§ What needs to be done
Starting with the first line and ending with the line that holds "two swivel spouts.", repeat the material exactly.
━━━
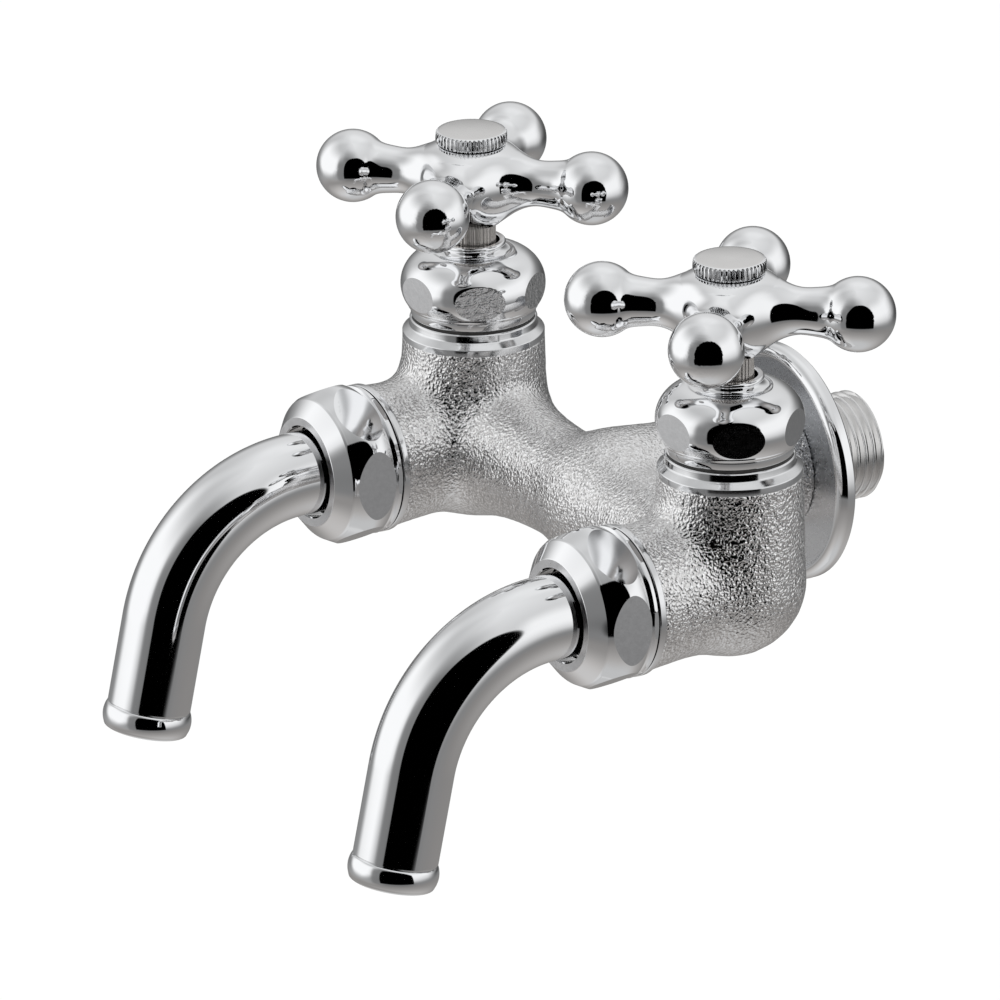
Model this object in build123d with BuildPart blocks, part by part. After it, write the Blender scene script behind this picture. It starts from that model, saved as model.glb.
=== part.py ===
"""Dual outlet outdoor tap: one inlet, two jumper valves side by side, two swivel spouts.

Frame: origin on the inlet axis in the plane of the wall, +X to the right seen
from the front, +Y into the wall, +Z up. Millimetres.
Threads are plain cylinders at their major diameter.
"""
from build123d import *
import os
from math import sin, cos, radians, pi

os.makedirs("parts", exist_ok=True)

# ---------------------------------------------------------------- driving sizes
SPACING = 90.0            # between the two valve axes
Y_VALVE = -43.0           # valve axes, in front of the wall
SIDES = (("left", -SPACING / 2), ("right", SPACING / 2))

# inlet
THREAD_R = 20.955 / 2     # G1/2 major radius
THREAD_END = 15.6         # how far the inlet reaches past the wall plane
LEG_R = 12.4              # inlet leg
LEG_Z = 0.0
INLET_BORE_R = 6.5
CROSS_R = 10.45           # crossbar
CROSS_BORE_R = 4.7
CROSS_BORE_Z = -4.6

# valve chamber, heights above the inlet axis
CHAMBER_R = 14.15         # foot of the chamber, a hemisphere
CHAMBER_Z = -1.0          # centre of that hemisphere
RIM_R = 13.65
RIM_Z = 21.9              # foot of the machined shoulder
COLLAR_R = 12.3
COLLAR_Z = 24.5
NECK_R = 10.4             # outside thread for the cover nut
NECK_Z = 31.0
SPINDLE_THREAD_R = 6.0
PITCH = 3.0               # spindle lead per turn
CHAMBER_BORE_R = 9.5
CHAMBER_FLOOR = 2.2
CHAMBER_ROOF = 15.6
SEAT_R = 5.4
SEAT_Z = 3.0
PORT_R = 4.0

# outlet boss, distances in front of the valve axis
BOSS_RING_R = 14.4
BOSS_RING = (23.3, 24.7)
NIPPLE_R = 12.9
NIPPLE_END = 33.0
OUTLET_BORE_R = 7.5

# spout
PIPE_R = 8.0
PIPE_BORE_R = 7.0
BEND_START = 40.8
BEND_R = 30.0
BEND_DEG = 77.5
TAIL = 17.0               # straight run from the bend to the end bead
BEAD = 4.8                # height of the end bead
BEAD_R = 8.55

# cover nut
BULB_R = 13.95
BULB_Z = 31.1
BULB_ARC = 6.7
BULB_FLATS = 26.0         # across flats
BULB_TURN = -26.0         # direction of the first flat
LIP_R = 6.4
LIP_Z = 39.9

# spout nut, distances in front of the valve axis
NUT_FACE = 38.0
NUT_FACE_R = 10.7
NUT_BULB_R = 15.6
NUT_FLAT = 30.6           # centre of the flats
NUT_FLATS = 28.1          # across flats
NUT_BACK = 25.1

# handle
ARM_Z = 52.4              # height of the arms
ARM_REACH = 24.0          # ball centres
BALL_R = 7.05
BALL_FROM = 128.0         # where the ball's arc meets the waist, from its outer pole
NECK_ARM_R = 4.42
HUB_FOOT = 43.6
HUB_TOP = 59.15
TURNS = {"left": 40.1, "right": 46.5}   # direction of the first arm
RAISE = {"left": 0.0, "right": 0.6}     # how much higher a handle sits on its splines
CAP_R = 6.9
CAP_TOP = 62.3
CAP_RIBS = 48

# wall flange
FLANGE_R = 23.2
FLANGE_T = 3.6


def upright(x):
    """Plane through a valve axis: local u away from it, local v upwards."""
    return Plane(origin=(x, Y_VALVE, 0), x_dir=(1, 0, 0), z_dir=(0, -1, 0))


def forward(x, y=Y_VALVE):
    """Plane through an outlet axis: local u towards the front, local v upwards."""
    return Plane(origin=(x, y, 0), x_dir=(0, -1, 0), z_dir=(-1, 0, 0))


def valve_axis(x):
    return Axis((x, Y_VALVE, 0), (0, 0, 1))


def outlet_axis(x):
    return Axis((x, Y_VALVE, 0), (0, -1, 0))


def save(piece, name):
    piece.part.label = name
    export_step(piece.part, f"parts/{name}.step")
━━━
§ The completed task
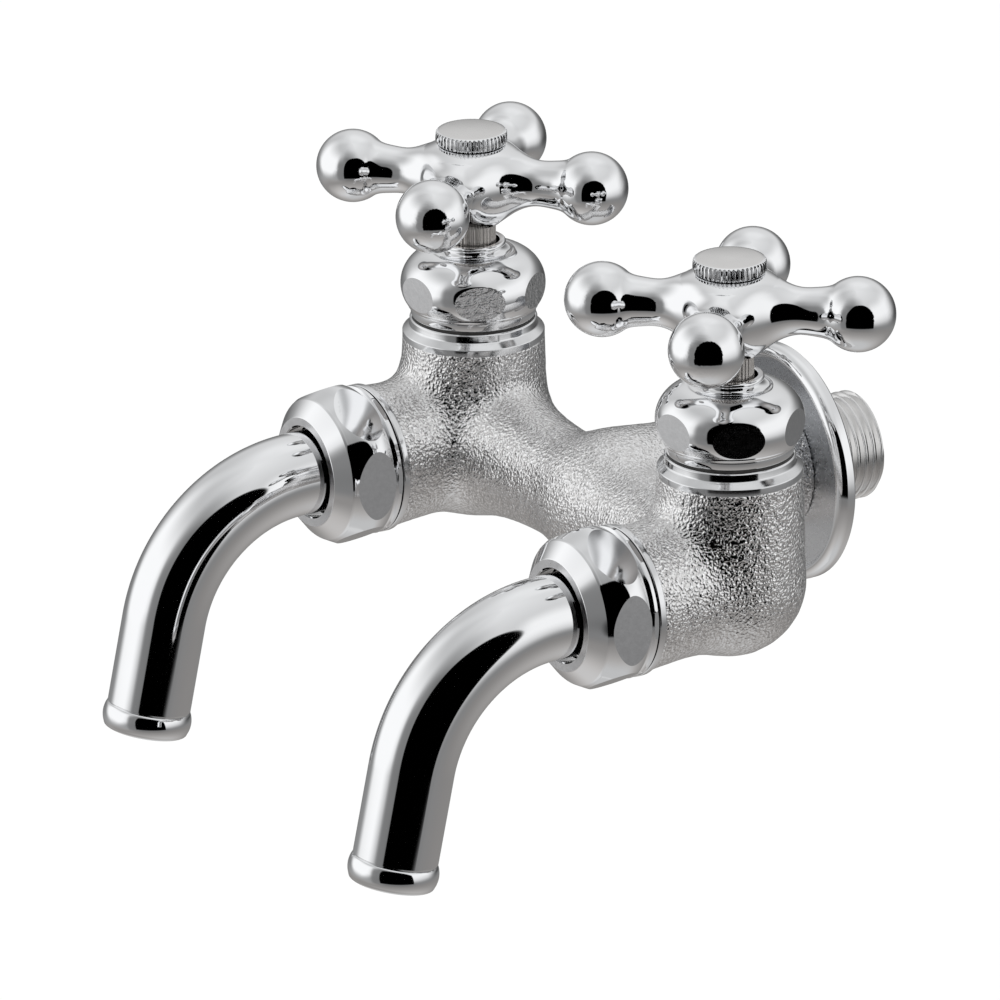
Model this object in build123d with BuildPart blocks, part by part. After it, write the Blender scene script behind this picture. It starts from that model, saved as model.glb.
=== part.py ===
"""Dual outlet outdoor tap: one inlet, two jumper valves side by side, two swivel spouts.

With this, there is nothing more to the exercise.